The broader implication for companies is clear. As emissions trading expands, carbon costs are becoming more embedded in long-term planning, cross-border competitiveness, and supply chain strategy. Businesses will increasingly need to account for carbon pricing exposure not only in current markets, but also in emerging jurisdictions where new systems may introduce compliance obligations and carbon-linked strategic risks.

This becomes even more relevant as carbon pricing interacts with border adjustment mechanisms and other trade-related climate measures. A wider ETS footprint means carbon policy is no longer only a domestic compliance issue. It is increasingly part of how trade, procurement, and industrial investment decisions are made across markets. This conclusion is an inference based on the growth in ETS coverage and the broader policy direction described in the ICAP material.

 

What the report signals

 

The biggest takeaway from the ICAP 2025 report is that emissions trading is becoming more global, more economically significant, and more diverse in design. With 38 systems now operating and 23% of global emissions covered, carbon markets are clearly no longer limited to a small set of advanced economies. The center of gravity is widening, and with it the strategic importance of carbon pricing as a driver of investment, industrial transition, and climate governance.

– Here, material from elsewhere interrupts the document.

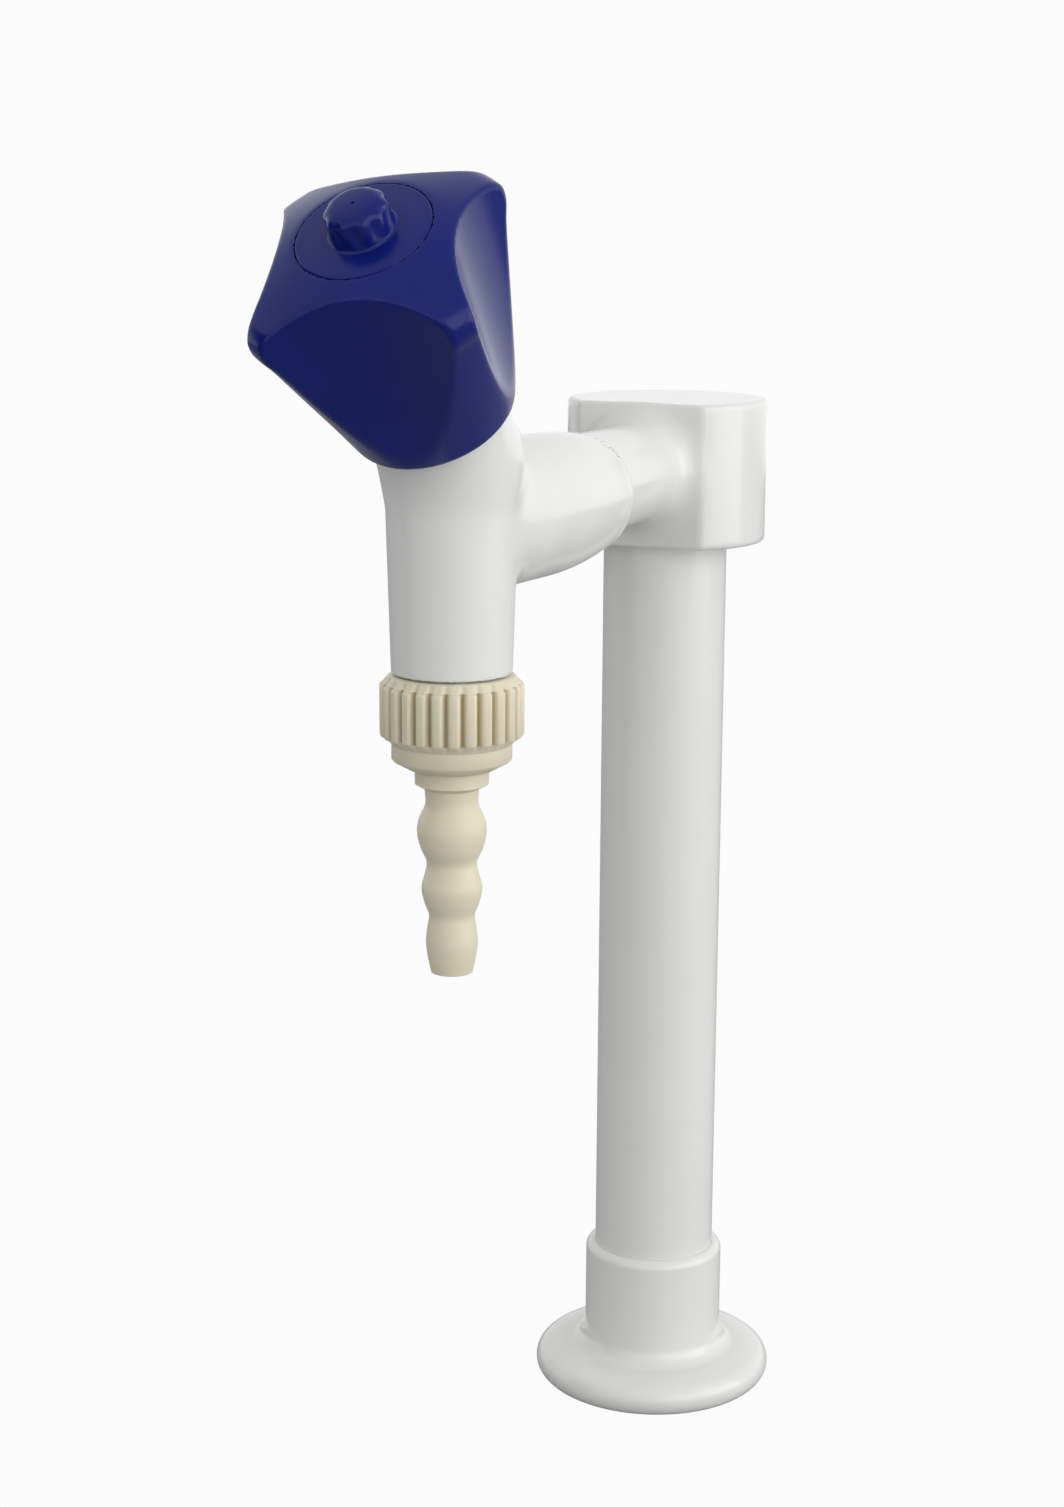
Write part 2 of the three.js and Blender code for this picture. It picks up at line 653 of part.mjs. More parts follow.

The next phase will likely be defined by how effectively emerging systems are implemented, how existing systems expand into harder-to-abate sectors, and how governments balance environmental ambition with political and economic feasibility. If that process continues, emissions trading will play an even larger role in shaping not only emissions outcomes, but also the future structure of global industry and climate finance. This final point is an inference based on the report’s global expansion trends.